* **GOAL**
What lies from the line containing "on the surface." through the line containing "# of the quill"? Print exactly those lines, with both ends, and no others.

* **DATA EXCERPT**
'''
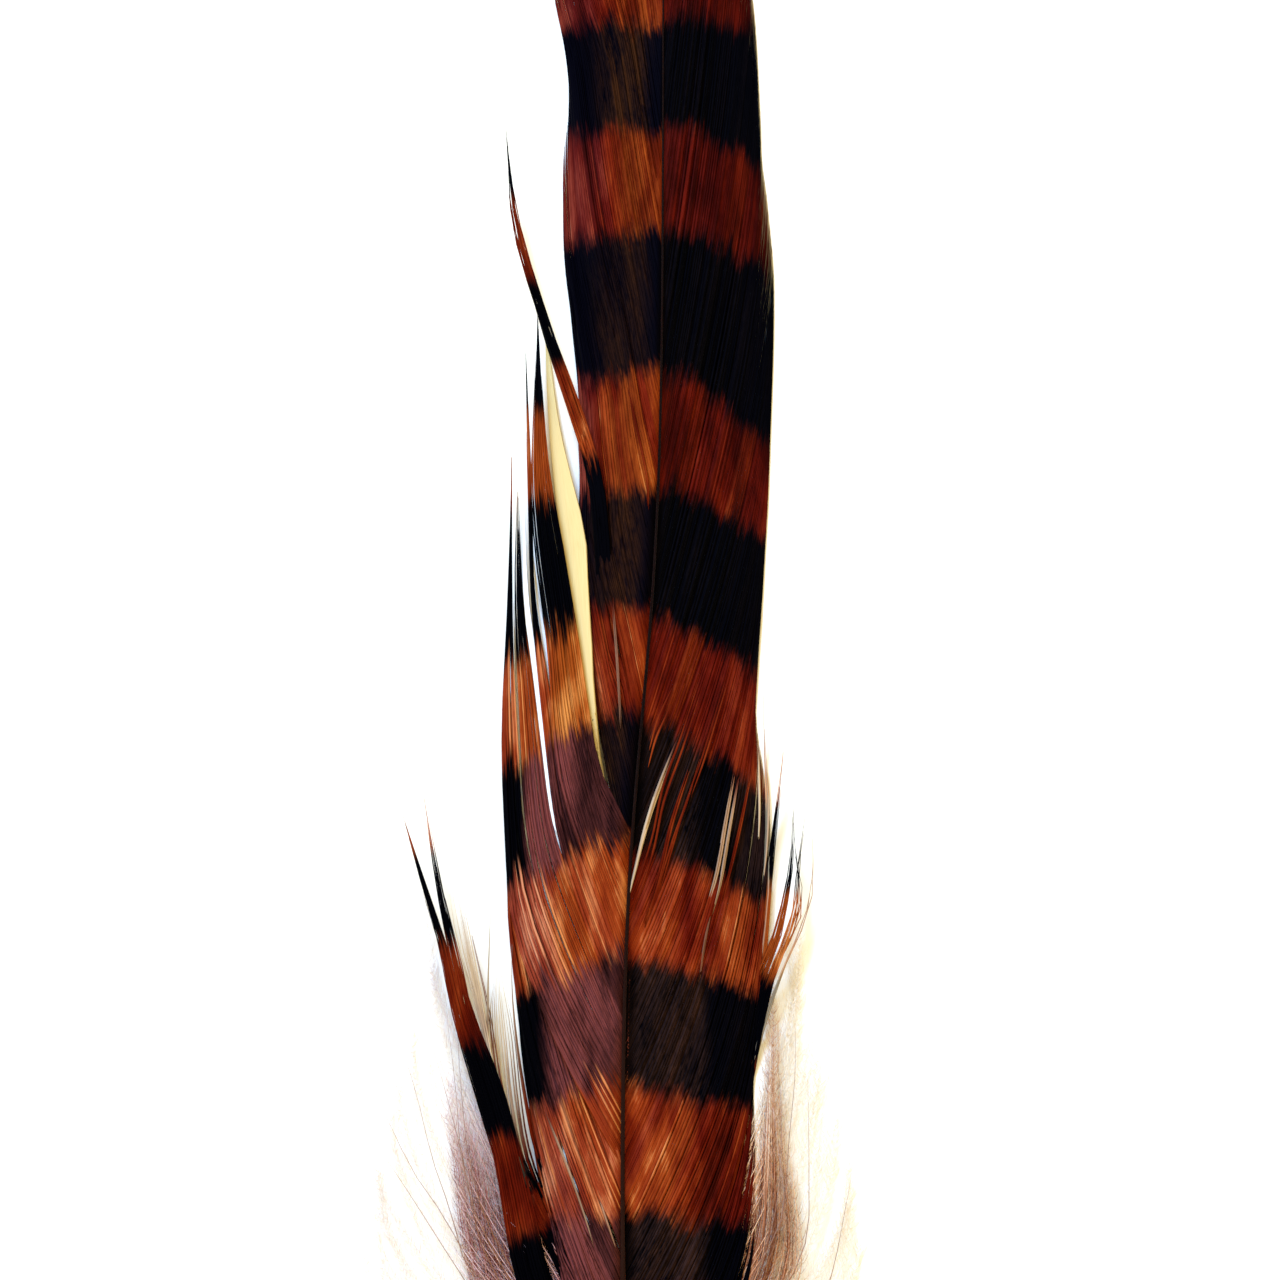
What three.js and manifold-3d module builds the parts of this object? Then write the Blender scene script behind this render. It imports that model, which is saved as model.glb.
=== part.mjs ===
// A dyed, barred rooster schlappen feather lying back side up on a flat surface.
// One grown piece: a tapering shaft that carries two vanes, each a row of pointed
// locks of barbs. A lock is one thin blade that starts inside the shaft, sweeps
// outwards and forwards, and sinks towards the surface. Millimetres, +Z up, the
// quill towards -Y and the tip towards +Y.
//
// Plan positions are written as [x, y]: y is the station, the distance from the
// end of the quill, and x is to the right of the feather's middle line.

import * as THREE from "three";
import { mergeVertices } from "three/addons/utils/BufferGeometryUtils.js";
import Module from "manifold-3d";

const wasm = await Module();
wasm.setup();

// The shaft

const SHAFT_END = 194; // station where the shaft thins out among the last barbs
const SHAFT_STEPS = 24;
const SHAFT_SIDES = 8;
const SHAFT_RADIUS = [[0, 0.5], [3, 0.85], [10, 1.1], [22, 1], [34, 0.7], [50, 0.5], [110, 0.4], [194, 0.2]];
const SHAFT_HEIGHT = [[0, 0.4], [3, 0.72], [10, 0.93], [16, 1.15], [26, 1.9], [60, 3.5], [100, 3.9],
  [140, 3.2], [175, 1.8], [194, 0.6]];

// The vanes: how far a barb reaches forwards from its root, and where it ends

const REACH = [[18, 16], [30, 29], [45, 44], [60, 50], [85, 51], [110, 52], [130, 47], [150, 37], [175, 20],
  [194, 6]];
const SWEEP = [[18, 1.9], [60, 1.8], [100, 1.6], [194, 1.5]]; // how fast a barb turns forwards
const RIGHT_EDGE = [[44, 9.8], [50, 10.8], [60, 10.9], [68, 11.3], [76, 12.2], [88, 12.7], [108, 11.2],
  [127, 12.1], [142, 12.7], [157, 11.7], [169, 10.8], [181, 8.6], [192, 6], [200, 3.6]];
const LEFT_EDGE = [[44, -8.4], [50, -9.6], [60, -10.7], [75, -12], [88, -12.5], [98, -12.8], [110, -12.8],
  [116, -9.5], [124, -6.4], [133, -5.2], [142, -6.4], [150, -7.2], [169, -8.1], [181, -6.2], [192, -2.4],
  [200, 2.6]];
const RIGHT_DOWN_EDGE = [[34, 20], [44, 21.4], [54, 20.4], [64, 18.5], [76, 15]];
const LEFT_DOWN_EDGE = [[34, -22], [44, -25], [54, -25.5], [64, -24], [76, -20]];
const EDGE_HEIGHT = 0.1; // the ends of the barbs lie on the surface
const DOWN_START = 20; // the first row of downy locks, above the bare quill
const VANE_START = 42; // from here on the rows are webbed vane
const SPLIT = [58, 86]; // the left vane is split into loose locks between these stations
const LAST_ROW = 192;

// One blade

const BLADE_STEPS = 6;
const VANE_PITCH = 7.2; // distance between two locks along the shaft
const DOWN_PITCH = 4.4;
const VANE_WIDTH = 4.3;
const DOWN_WIDTH = 4.6;
const WIDEST = 0.3; // share of its length at which a blade is widest
const ROW_POINT = 1.7; // how late a lock of the vane narrows to its point
const LOOSE_POINT = 1.1;
const BLADE_THICKNESS = 0.9;
const BURIED = 0.2; // how far below the shaft's middle a blade starts
const SHINGLE = 0.12; // tilt of a blade, so that each lies over the next one

// A value read from a table of [station, value] pairs on a smooth curve.
function along(table, y) {
  let i = 1;
  while (i < table.length - 1 && table[i][0] < y) i++;
  const [ya, a] = table[i - 1];
  const [yb, b] = table[i];
  const before = table[i - 2] ?? table[i - 1];
  const after = table[i + 1] ?? table[i];
  const slopeA = (b - before[1]) / (yb - before[0]);
  const slopeB = (after[1] - a) / (after[0] - ya);
  const step = yb - ya;
  const t = THREE.MathUtils.clamp((y - ya) / step, 0, 1);
  return (
    (1 + 2 * t) * (1 - t) ** 2 * a + t * (1 - t) ** 2 * step * slopeA +
    t * t * (3 - 2 * t) * b + t * t * (t - 1) * step * slopeB
  );
}

// The shaft's middle line: a slow S seen from above, a low arch seen from the side.
function shaftX(y) {
  return 0.2 + 2 * Math.tanh((y - 101) / 22) + 3.2 * Math.exp(-y / 16);
}

function shaftPoint(y) {
  return new THREE.Vector3(shaftX(y), y, along(SHAFT_HEIGHT, y));
}

// A solid from rings of points: each ring joins the next, and both ends are closed by a fan.
function loft(rings) {
  const sides = rings[0].length;
  const positions = rings.flat().flatMap((p) => [p.x, p.y, p.z]);
  const index = [];
  for (let r = 0; r < rings.length - 1; r++)
    for (let s = 0; s < sides; s++) {
      const a = r * sides + s;
      const b = r * sides + ((s + 1) % sides);
      index.push(a, b, b + sides, a, b + sides, a + sides);
    }
  const last = (rings.length - 1) * sides;
  for (let s = 1; s < sides - 1; s++) {
    index.push(0, s + 1, s);
    index.push(last, last + s, last + s + 1);
  }
  const geometry = new THREE.BufferGeometry();
  geometry.setAttribute("position", new THREE.Float32BufferAttribute(positions, 3));
  geometry.setIndex(index);
  return geometry;
}

function shaftGeometry() {
  const rings = [];
  for (let i = 0; i <= SHAFT_STEPS; i++) {
    const y = (SHAFT_END * i) / SHAFT_STEPS;
    const middle = shaftPoint(y);
    const radius = along(SHAFT_RADIUS, y);
    const ring = [];
    for (let s = 0; s < SHAFT_SIDES; s++) {
      const angle = (2 * Math.PI * (s + 0.5)) / SHAFT_SIDES;
      ring.push(new THREE.Vector3(radius * Math.cos(angle), 0, -radius * Math.sin(angle)).add(middle));
    }
    rings.push(ring);
  }
  return loft(rings);
}

// How wide a blade is at a share t of its length.
function taper(t, point) {
  if (t < WIDEST) return 0.8 + 0.2 * (t / WIDEST);
  return 1 - 0.93 * ((t - WIDEST) / (1 - WIDEST)) ** point;
}

// A blade along a path from the shaft to the lock's tip, with a low ridge above and below.
function bladeGeometry({ path, width, side, point }) {
  const curve = new THREE.CatmullRomCurve3(path, false, "catmullrom", 0.5);
  const rings = [];
  for (let i = 0; i <= BLADE_STEPS; i++) {
    const t = i / BLADE_STEPS;
    const middle = curve.getPoint(t);
    const heading = curve.getTangent(t);
    const across = new THREE.Vector3(heading.y, -heading.x, -side * SHINGLE).normalize();
    const up = new THREE.Vector3().crossVectors(across, heading).normalize();
    const half = (width * taper(t, point)) / 2;
    const thick = (BLADE_THICKNESS * (1 - 0.7 * t)) / 2;
    rings.push([
      middle.clone().addScaledVector(across, half),
      middle.clone().addScaledVector(up, -thick),
      middle.clone().addScaledVector(across, -half),
      middle.clone().addScaledVector(up, thick),
    ]);
  }
  return loft(rings);
}

// A path given as plan points is raised from the shaft's height to the height of its tip.
function raised(plan, tipHeight) {
  const rootHeight = along(SHAFT_HEIGHT, plan[0][1]) - BURIED;
  return plan.map(([x, y], i) => {
    const t = i / (plan.length - 1);
    return new THREE.Vector3(x, y, rootHeight + (tipHeight - rootHeight) * t ** 1.25);
  });
}

// A lock of the closed vane, whose tip lies on the vane's edge.
function rowLock(root, side) {
  const downy = root < VANE_START;
  const edge = side > 0 ? (downy ? RIGHT_DOWN_EDGE : RIGHT_EDGE) : downy ? LEFT_DOWN_EDGE : LEFT_EDGE;
  const reach = along(REACH, root);
  const tipX = along(edge, root + reach);
  const sweep = along(SWEEP, root);
  const plan = [0, 0.2, 0.4, 0.6, 0.8, 1].map((t) => [
    shaftX(root) + (tipX - shaftX(root)) * (1 - (1 - t) ** sweep),
    root + reach * t,
  ]);
  const width = downy ? DOWN_WIDTH : VANE_WIDTH;
  return { path: raised(plan, EDGE_HEIGHT), width, side, point: ROW_POINT };
}

// Locks that have parted from the vane and go their own way: plan points from root to tip.
const LOOSE_LOCKS = [
  { name: "split inner", side: -1, width: 5, tipHeight: 2.2, plan: [[-1.2, 80], [-3.7, 88], [-5.5, 96],
    [-6.6, 104], [-7.4, 112], [-8.6, 121], [-9.2, 130], [-9.5, 139]] },
  { name: "split second", side: -1, width: 3.2, tipHeight: 1.6, plan: [[-1.3, 73], [-6.2, 83], [-8.9, 93],
    [-10.1, 103], [-10.6, 113], [-10.8, 124], [-10.7, 136]] },
  { name: "split third", side: -1, width: 3, tipHeight: 1.2, plan: [[-1.5, 68], [-6.9, 77], [-10.1, 87],
    [-11.1, 98], [-11.6, 109], [-11.7, 121.5]] },
  { name: "split outer", side: -1, width: 3.2, tipHeight: 0.8, plan: [[-1.6, 61], [-7.5, 70], [-10.8, 82],
    [-12, 94], [-12.5, 106], [-12.4, 118.5]] },
  { name: "stray long", side: -1, width: 1.7, tipHeight: 2.6, plan: [[-0.6, 90], [-2.6, 107], [-4, 124.5],
    [-6.2, 131.1], [-9, 138.7], [-11.4, 147.25], [-12.6, 156.8]] },
  { name: "stray low", side: -1, width: 3.8, tipHeight: 1.8, plan: [[-1.2, 30], [-7, 41], [-10.6, 51],
    [-13.8, 62], [-17, 72.5], [-19.4, 83], [-22.3, 92]] },
  { name: "stray low twin", side: -1, width: 1.9, tipHeight: 1.6, plan: [[-1.3, 34], [-7.2, 45], [-10.9, 55],
    [-14.2, 66], [-17, 76], [-18.9, 85], [-20.4, 93.5]] },
  { name: "stray pale", side: -1, width: 1.9, tipHeight: 1.2, plan: [[-1.4, 36.5], [-7.2, 47], [-11, 57.5],
    [-13.6, 66], [-15.2, 74.5], [-17.3, 85]] },
  { name: "right whisker high", side: 1, width: 1.8, tipHeight: 1, plan: [[-1.7, 50], [5, 60], [9.9, 72],
    [12.2, 84.6], [12.9, 89.3], [13.6, 97.8], [13.8, 101.6]] },
  { name: "right whisker middle", side: 1, width: 1.6, tipHeight: 1, plan: [[-1.7, 45], [4.6, 55], [9.6, 66],
    [12.2, 76.5], [14, 84.6], [14.6, 92.4]] },
  { name: "right whisker low", side: 1, width: 2, tipHeight: 1.2, plan: [[-1.7, 40], [4.4, 49.5], [9.4, 62.5],
    [12.8, 76.8], [14.7, 83.5], [15.4, 87.5], [16.2, 93]] },
  { name: "tip", side: 1, width: 2, tipHeight: 0.1, plan: [[2.2, 186], [2.4, 190], [2.7, 194], [3, 197],
    [3.2, 200]] },
];

function allLocks() {
  const locks = LOOSE_LOCKS.map(({ plan, tipHeight, width, side }) => ({
    path: raised(plan, tipHeight),
    width,
    side,
    point: LOOSE_POINT,
  }));
  for (const side of [1, -1]) {
    for (let root = DOWN_START; root < VANE_START; root += DOWN_PITCH) locks.push(rowLock(root, side));
    for (let root = VANE_START; root <= LAST_ROW; root += VANE_PITCH) {
      const split = side < 0 && root > SPLIT[0] && root < SPLIT[1];
      if (!split) locks.push(rowLock(root, side));
    }
  }
  return locks;
}

// A three.js geometry as a manifold-3d solid, and back.
function solidOf(geometry) {
  const bare = geometry.clone();
  bare.deleteAttribute("normal");
  bare.deleteAttribute("uv");
  const merged = mergeVertices(bare, 1e-4);
  return new wasm.Manifold(
    new wasm.Mesh({
      numProp: 3,
      vertProperties: merged.attributes.position.array,
      triVerts: new Uint32Array(merged.index.array),
    }),
  );
}

function geometryOf(solid) {
  const mesh = solid.getMesh();
  const geometry = new THREE.BufferGeometry();
  geometry.setAttribute("position", new THREE.BufferAttribute(mesh.vertProperties, 3));
  geometry.setIndex(new THREE.BufferAttribute(mesh.triVerts, 1));
  return geometry;
}

// What is cut away under the surface.
const BELOW = { width: 100, length: 260, depth: 10, margin: 30 };

// The whole feather, pressed flat where it touches the surface. Small voids shut in between
// the blades are filled, by keeping only the outer skin.
function featherGeometry() {
  const below = new THREE.BoxGeometry(BELOW.width, BELOW.length, BELOW.depth);
  below.translate(0, BELOW.length / 2 - BELOW.margin, -BELOW.depth / 2);
  let solid = solidOf(shaftGeometry());
  for (const lock of allLocks()) solid = solid.add(solidOf(bladeGeometry(lock)));
  const skins = solid.subtract(solidOf(below)).decompose();
  return geometryOf(skins.reduce((a, b) => (b.volume() > a.volume() ? b : a)));
}

const keratin = new THREE.MeshStandardMaterial({ color: 0x8a3a1c, roughness: 0.6, metalness: 0 });

const feather = new THREE.Mesh(featherGeometry(), keratin);
feather.name = "feather";

// The origin is under the middle of the feather's box, on the surface.
feather.geometry.computeBoundingBox();
const middle = feather.geometry.boundingBox.getCenter(new THREE.Vector3());
feather.position.set(-middle.x, -middle.y, 0);

const group = new THREE.Group();
group.add(feather);

export default group;
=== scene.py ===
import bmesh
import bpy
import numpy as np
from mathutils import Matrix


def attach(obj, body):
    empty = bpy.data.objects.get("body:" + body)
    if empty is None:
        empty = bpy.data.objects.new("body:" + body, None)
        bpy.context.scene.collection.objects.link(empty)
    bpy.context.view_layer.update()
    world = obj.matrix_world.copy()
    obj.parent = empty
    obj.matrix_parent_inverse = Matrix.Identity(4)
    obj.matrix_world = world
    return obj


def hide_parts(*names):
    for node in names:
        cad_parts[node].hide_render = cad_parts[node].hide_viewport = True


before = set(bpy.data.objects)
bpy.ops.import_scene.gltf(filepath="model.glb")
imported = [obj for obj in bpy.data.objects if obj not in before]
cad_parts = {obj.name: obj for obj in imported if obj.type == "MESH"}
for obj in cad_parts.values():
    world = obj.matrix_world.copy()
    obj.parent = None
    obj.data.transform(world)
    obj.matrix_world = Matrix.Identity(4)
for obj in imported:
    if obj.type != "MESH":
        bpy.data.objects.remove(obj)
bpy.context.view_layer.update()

# A dyed, barred rooster schlappen feather that lies back side up on a pale floor. Its places are
# written in millimetres: x to the right of its middle line, the station (the distance from the end
# of the quill towards the tip) and the height above the floor.

# The shaft: at the bottom a bare horn tube, cream and a little see-through, that thins into a dark,
# springy rod and arches off the floor on its way to the tip. One outline is spun into a straight
# taper, and the taper is then bent onto the arch.

SHAFT_END = 194
SHAFT_RINGS, SHAFT_SIDES = 90, 16
QUILL_TIP = [(0, 0.0), (0, 0.3), (0.15, 0.42)]  # station and radius where the outline rounds its end
ROD_DEPTH = 1.2  # how much deeper than wide the rod is below its middle, from where it leaves the quill
MIDDLE_X, MIDDLE_STATION = -2.080, 100.005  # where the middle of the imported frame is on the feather
SHAFT_RADIUS = [[0, 0.5], [3, 0.85], [10, 1.1], [22, 1], [34, 0.6], [50, 0.24], [64, 0.19], [110, 0.14],
                [194, 0.05]]
SHAFT_HEIGHT = [[0, 0.4], [3, 0.72], [10, 0.93], [16, 1.15], [26, 1.9], [60, 3.5], [100, 3.9], [140, 3.2],
                [175, 1.8], [194, 0.6]]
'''
* **THE SOLUTION**
// The origin is under the middle of the feather's box, on the surface.
feather.geometry.computeBoundingBox();
const middle = feather.geometry.boundingBox.getCenter(new THREE.Vector3());
feather.position.set(-middle.x, -middle.y, 0);

const group = new THREE.Group();
group.add(feather);

export default group;
=== scene.py ===
import bmesh
import bpy
import numpy as np
from mathutils import Matrix


def attach(obj, body):
    empty = bpy.data.objects.get("body:" + body)
    if empty is None:
        empty = bpy.data.objects.new("body:" + body, None)
        bpy.context.scene.collection.objects.link(empty)
    bpy.context.view_layer.update()
    world = obj.matrix_world.copy()
    obj.parent = empty
    obj.matrix_parent_inverse = Matrix.Identity(4)
    obj.matrix_world = world
    return obj


def hide_parts(*names):
    for node in names:
        cad_parts[node].hide_render = cad_parts[node].hide_viewport = True


before = set(bpy.data.objects)
bpy.ops.import_scene.gltf(filepath="model.glb")
imported = [obj for obj in bpy.data.objects if obj not in before]
cad_parts = {obj.name: obj for obj in imported if obj.type == "MESH"}
for obj in cad_parts.values():
    world = obj.matrix_world.copy()
    obj.parent = None
    obj.data.transform(world)
    obj.matrix_world = Matrix.Identity(4)
for obj in imported:
    if obj.type != "MESH":
        bpy.data.objects.remove(obj)
bpy.context.view_layer.update()

# A dyed, barred rooster schlappen feather that lies back side up on a pale floor. Its places are
# written in millimetres: x to the right of its middle line, the station (the distance from the end
# of the quill towards the tip) and the height above the floor.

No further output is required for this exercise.